PROMPT ::
Exactly the lines from the line with "Write part 2" to the line with "# picture's middle" should be extracted, both included, with no other lines.

DATA SECTION ::
####

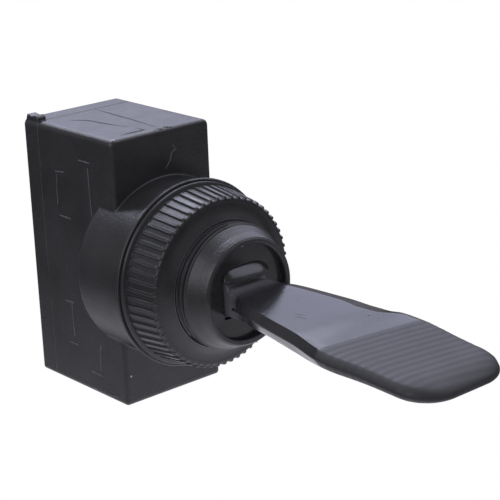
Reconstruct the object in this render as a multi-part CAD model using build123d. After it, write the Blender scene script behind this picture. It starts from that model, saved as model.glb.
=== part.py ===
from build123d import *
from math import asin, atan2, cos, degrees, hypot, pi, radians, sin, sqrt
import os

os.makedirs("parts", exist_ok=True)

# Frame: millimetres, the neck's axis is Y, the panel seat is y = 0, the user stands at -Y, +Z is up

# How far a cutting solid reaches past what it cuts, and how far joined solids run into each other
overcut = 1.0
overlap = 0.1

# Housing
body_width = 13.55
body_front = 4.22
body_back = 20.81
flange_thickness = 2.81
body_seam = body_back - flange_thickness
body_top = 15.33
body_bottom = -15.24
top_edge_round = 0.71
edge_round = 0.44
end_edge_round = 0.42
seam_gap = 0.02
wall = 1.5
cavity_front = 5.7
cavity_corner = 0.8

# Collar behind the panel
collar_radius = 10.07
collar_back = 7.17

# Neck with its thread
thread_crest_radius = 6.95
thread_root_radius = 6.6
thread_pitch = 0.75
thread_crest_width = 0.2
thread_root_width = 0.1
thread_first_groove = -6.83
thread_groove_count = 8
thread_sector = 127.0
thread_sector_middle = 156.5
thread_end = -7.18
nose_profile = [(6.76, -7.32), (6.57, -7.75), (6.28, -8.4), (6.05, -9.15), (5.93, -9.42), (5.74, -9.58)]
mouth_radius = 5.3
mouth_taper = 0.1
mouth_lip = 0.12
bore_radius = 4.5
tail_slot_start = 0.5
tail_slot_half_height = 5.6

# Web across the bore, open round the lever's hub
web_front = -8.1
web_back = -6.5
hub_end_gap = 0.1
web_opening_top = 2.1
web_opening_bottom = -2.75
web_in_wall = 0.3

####

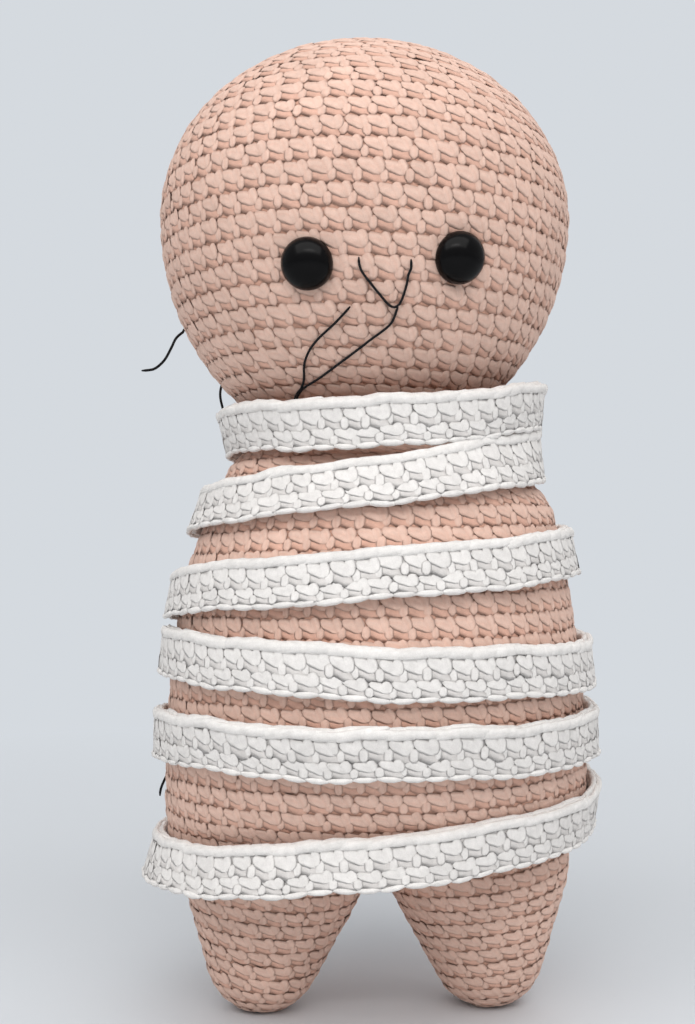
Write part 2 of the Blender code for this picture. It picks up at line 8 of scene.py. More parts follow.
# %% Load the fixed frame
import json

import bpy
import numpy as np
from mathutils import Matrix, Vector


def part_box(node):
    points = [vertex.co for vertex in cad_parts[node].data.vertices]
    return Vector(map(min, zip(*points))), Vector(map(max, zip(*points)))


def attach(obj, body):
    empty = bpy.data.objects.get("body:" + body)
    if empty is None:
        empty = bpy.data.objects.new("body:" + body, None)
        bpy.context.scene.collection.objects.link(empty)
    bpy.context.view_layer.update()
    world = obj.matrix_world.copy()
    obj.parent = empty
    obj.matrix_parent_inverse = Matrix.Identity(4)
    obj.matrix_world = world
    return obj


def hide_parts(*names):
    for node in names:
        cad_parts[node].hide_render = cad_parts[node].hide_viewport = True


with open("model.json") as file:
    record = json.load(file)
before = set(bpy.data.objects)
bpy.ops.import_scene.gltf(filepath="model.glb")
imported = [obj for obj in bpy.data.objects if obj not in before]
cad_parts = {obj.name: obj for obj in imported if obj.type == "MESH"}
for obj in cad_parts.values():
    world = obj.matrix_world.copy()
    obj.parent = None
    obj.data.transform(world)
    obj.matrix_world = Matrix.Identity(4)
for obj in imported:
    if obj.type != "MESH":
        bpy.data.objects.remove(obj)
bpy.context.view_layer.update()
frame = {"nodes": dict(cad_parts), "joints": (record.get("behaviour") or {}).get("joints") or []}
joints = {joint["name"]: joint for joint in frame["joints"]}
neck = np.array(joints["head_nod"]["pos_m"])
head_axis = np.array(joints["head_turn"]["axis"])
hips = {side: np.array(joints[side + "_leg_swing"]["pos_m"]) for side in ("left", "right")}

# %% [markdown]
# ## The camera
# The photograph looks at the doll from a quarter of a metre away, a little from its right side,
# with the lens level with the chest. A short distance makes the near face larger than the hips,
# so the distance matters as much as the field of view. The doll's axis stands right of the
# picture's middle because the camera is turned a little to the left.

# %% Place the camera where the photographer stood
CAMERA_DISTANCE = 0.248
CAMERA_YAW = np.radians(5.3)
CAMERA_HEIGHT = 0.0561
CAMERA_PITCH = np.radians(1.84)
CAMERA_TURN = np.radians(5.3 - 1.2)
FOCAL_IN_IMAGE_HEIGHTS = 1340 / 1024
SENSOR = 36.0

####

FULL SOLUTION ::
Write part 2 of the Blender code for this picture. It picks up at line 8 of scene.py. More parts follow.
# %% Load the fixed frame
import json

import bpy
import numpy as np
from mathutils import Matrix, Vector


def part_box(node):
    points = [vertex.co for vertex in cad_parts[node].data.vertices]
    return Vector(map(min, zip(*points))), Vector(map(max, zip(*points)))


def attach(obj, body):
    empty = bpy.data.objects.get("body:" + body)
    if empty is None:
        empty = bpy.data.objects.new("body:" + body, None)
        bpy.context.scene.collection.objects.link(empty)
    bpy.context.view_layer.update()
    world = obj.matrix_world.copy()
    obj.parent = empty
    obj.matrix_parent_inverse = Matrix.Identity(4)
    obj.matrix_world = world
    return obj


def hide_parts(*names):
    for node in names:
        cad_parts[node].hide_render = cad_parts[node].hide_viewport = True


with open("model.json") as file:
    record = json.load(file)
before = set(bpy.data.objects)
bpy.ops.import_scene.gltf(filepath="model.glb")
imported = [obj for obj in bpy.data.objects if obj not in before]
cad_parts = {obj.name: obj for obj in imported if obj.type == "MESH"}
for obj in cad_parts.values():
    world = obj.matrix_world.copy()
    obj.parent = None
    obj.data.transform(world)
    obj.matrix_world = Matrix.Identity(4)
for obj in imported:
    if obj.type != "MESH":
        bpy.data.objects.remove(obj)
bpy.context.view_layer.update()
frame = {"nodes": dict(cad_parts), "joints": (record.get("behaviour") or {}).get("joints") or []}
joints = {joint["name"]: joint for joint in frame["joints"]}
neck = np.array(joints["head_nod"]["pos_m"])
head_axis = np.array(joints["head_turn"]["axis"])
hips = {side: np.array(joints[side + "_leg_swing"]["pos_m"]) for side in ("left", "right")}

# %% [markdown]
# ## The camera
# The photograph looks at the doll from a quarter of a metre away, a little from its right side,
# with the lens level with the chest. A short distance makes the near face larger than the hips,
# so the distance matters as much as the field of view. The doll's axis stands right of the
# picture's middle because the camera is turned a little to the left.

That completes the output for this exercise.